Encrypted data is critical to secure financial, military, and personal communication. Some researchers expect that future ultrafast computing based on quantum mechanics could crack current coding schemes. But quantum mechanics could also help solve the problem by allowing the safe distribution of cryptographic keys–the strings of numbers that allow encrypted data to be read. A key could be sent using “entangled” pairs of photons for which a measurement on one automatically affects the results for a measurement on the other. This delicate quantum connection between the pair would be disrupted if the photons were intercepted, alerting the key sharers to the eavesdropper’s presence.
This scheme would fall short, however, if entanglement is lost as photons travel through the turbulent atmosphere. But last year a group led by Anton Zeilinger of the Austrian Academy of Sciences and the University of Vienna detected pairs of photons that remained entangled even after travelling for half a millisecond between two of the Canary Islands, off the coast of Morocco [1]. Now Andrew Semenov of the Institute of Physics in Kiev, Ukraine, and Werner Vogel of the University of Rostock, Germany, say that the persistent entanglement of those pairs that survive the trip occurs in part because they had enjoyed unusually clear sailing through the atmosphere.
The experimenters created pairs of entangled photons on one island and shined them together to a telescope 144 kilometers away on another island. The team detected both photons for fewer than one in a million starting pairs, in part because of turbulence, but they found a high degree of entanglement for those pairs. The need to see both photons, Semenov says, is a kind of “post-selection” and means that the experiment only tests pairs that happened to come across during a moment when conditions were best. “This is not a special property of the atmosphere,” Semenov says; it’s a “special property of a post-selection measurement.” Semenov and Vogel calculated that these successful pairs would retain a high degree of entanglement, in spite of the turbulence.

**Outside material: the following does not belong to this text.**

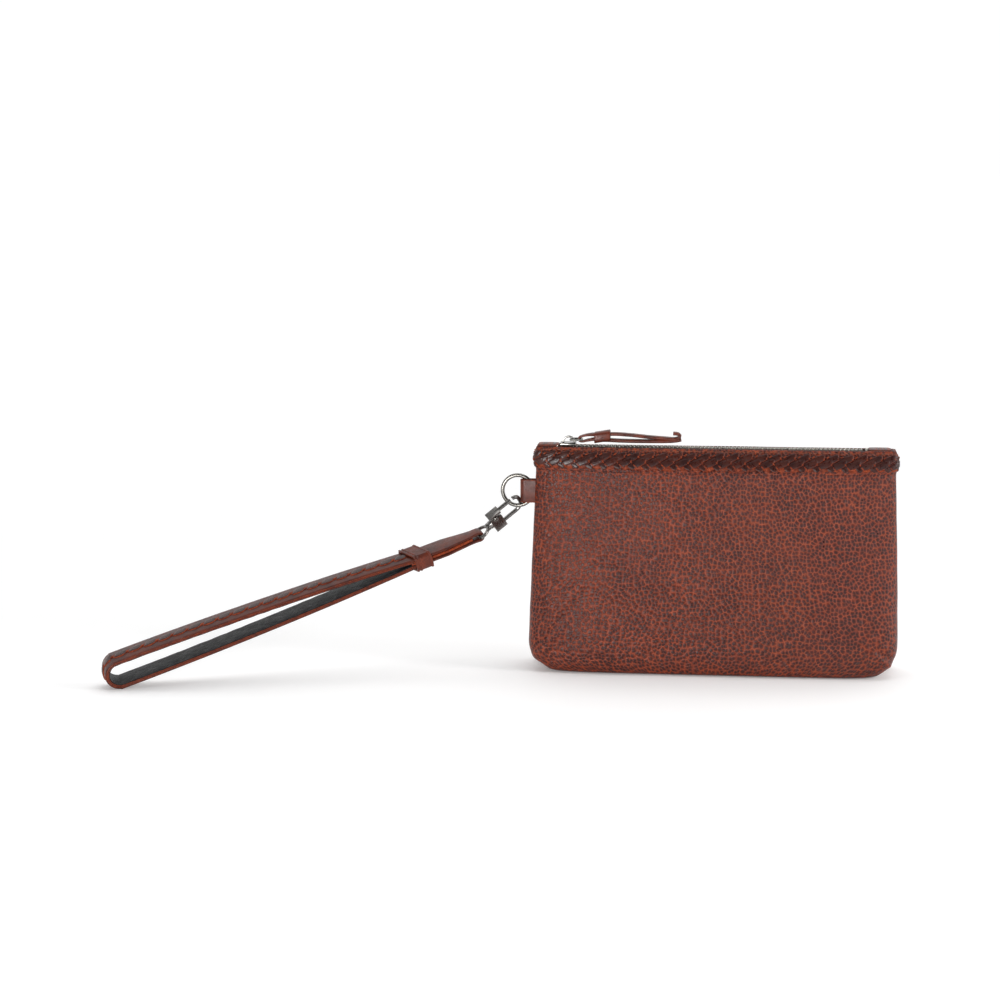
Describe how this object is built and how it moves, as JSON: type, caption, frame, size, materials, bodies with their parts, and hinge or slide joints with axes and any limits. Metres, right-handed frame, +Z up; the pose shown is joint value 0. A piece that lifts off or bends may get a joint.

But this doesn’t mean that even more turbulence would improve quantum transmission, Semenov cautions. “When the weather is worse, communication will also be worse,” because it will degrade the average transmission. But compared with an optical fiber with similar transmission losses, on average, the fluctuations mean that “the atmospheric channel is better,” says Semenov.
“For us the paper is great news, because it tells us that atmospheric turbulence can work for us. I did not expect that,” Zeilinger says. “It’s good news for long distance quantum communication in the atmosphere in general.”
–Don Monroe
Don Monroe is a freelance science writer in Murray Hill, New Jersey.
References
- Alessandro Fedrizzi, Rupert Ursin, Thomas Herbst, Matteo Nespoli, Robert Prevedel, Thomas Scheidl, Felix Tiefenbacher, Thomas Jennewein, and Anton Zeilinger, “High-Fidelity Transmission of Entanglement over a High-Loss Freespace Channel,” Nature Physics 5, 389 (2009)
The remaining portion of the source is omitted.